Nabon le trouve digne d’éprouver la sienne ; il descend, s’arme d’un écu et d’un bâton d’escrime, attaque l’Amoral de Gales, le met bientôt hors d’état de se défendre et se plaint tout haut qu’il ne peut trouver personne en état de le combattre.
Tristan, qui s’était tenu tranquille jusqu’alors, dit à Ségurades : « Il est temps que je me présente ; j’espère, dans le combat, me conduire de façon à pouvoir tuer Nabon, et dès que vous le verrez tomber, criez aux deux partis : « A la rescousse, liberté ! ».
Tristan se présente aussitôt et se saisit du bâton d’escrime du malheureux l’Amoral. Les deux partis admirent sa riche taille et sa beauté ; Nabon le juge un adversaire digne de lui. Il l’attaque à coups précipités. Tristan les pare tous avec adresse, feint de les éviter et n’en porte que de mal assurés.
Nabon combat pendant une heure et, surpris de l’adresse de son adversaire, il s’arrête et s’écrie : « Qui es-tu donc qui montres tant d’adresse à parer mes coups ? Et si peu de courage pour m’en porter ? – Je suis Tristan de Léonois, lui dit-il, fils de Méliadus, et neveu du roi Marc. » « Haa, tant mieux, dit Nabon, car toujours portay hayne à ta meignec (famille) ; à la mort ores es-tu venu : Tristan, je te défie. »
C’est ce que Tristan désirait. Il accepte le défi, pare encore quelques coups, mais bientôt le combat change : il en porte à son tour, étonne Nabon, le serre de près, prend son temps et, d’un coup portant plein sur la tête, il le renverse mort.
Sur le champ, il saisit un des gardes de Nabon, s’empare de son épée et Ségurades et lui crient : « A la rescousse, liberté ! ».
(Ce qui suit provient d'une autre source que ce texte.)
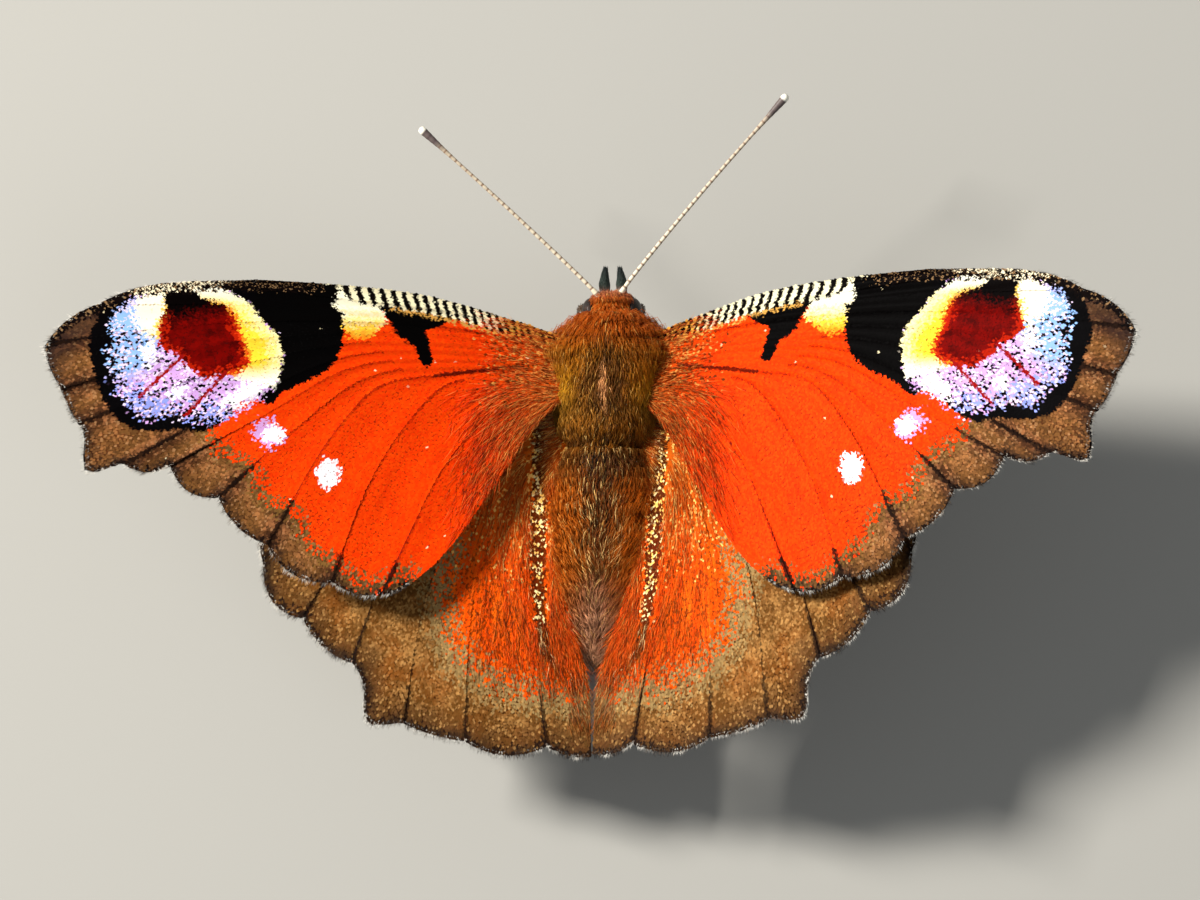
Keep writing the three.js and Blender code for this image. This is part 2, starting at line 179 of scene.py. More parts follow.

Un demi siècle plus tard, Auguste CREUZE DE LESSER donna une version rimée de Tristan et Yseut, sous le titre de « La Chevalerie ou des histoires du Moyen Age, composées de la Table ronde, Amadis, Roland, poèmes sur les trois grandes familles de la chevalerie romanesque » (1839).

Son poème en décasyllabes reprend ce qui figure ci-dessus, mais Creuzé de Lesser y ajoute de petits détails et même un commentaire sur le jeu du bâton, « arme peu glorieuse » que les Bretons manient pourtant avec beaucoup d’adresse :

« Mais le seigneur, qu’on appelait Nabon,
De ce succès gagné contre sa mie,
Croit se venger sur Tristan qu’il défie
A ce combat dit le jeu du bâton,
Lutte bizarre et pourtant périlleuse,
Où des rivaux, pour fixer les destins,
N’ont que cette arme, ailleurs moins glorieuse.
Un bois pesant qui tourne entre leurs mains
Et devant eux forme un cercle invisible,
Changeant de but au gré de leurs desseins,
Pour attaquer est une arme terrible.
Un ennemi dans ce choc meurtrier
Sent tout à coup la mort inaperçue ;
Et ce bâton, longtemps en bouclier,
En ce moment se transforme en massue.
Heureusement Tristan, comme Breton,
Etait habile à ce jeu de bâton
Où maint enfant des champs de l’Armorique
Déploie encore une adresse rustique.
Il accepta le défi de Nabon.
Serré de près, d’une atteinte cruelle
Il abattit ce rival dangereux,
Et, reconnu pour le plus valeureux,
En paix alla caresser la plus belle. »

Cette fin heureuse s’appelle le « repos du guerrier »…

On notera que si les chevaliers de Norgales et de Logres combattent au bâton sur l’ordre de Nabon, c’est qu’ils sont ses prisonniers et, comme tels, désarmés et privés de leur épée. C’est donc un combat forcé et humiliant, car le bâton n’est point l’arme qui sied à leur qualité.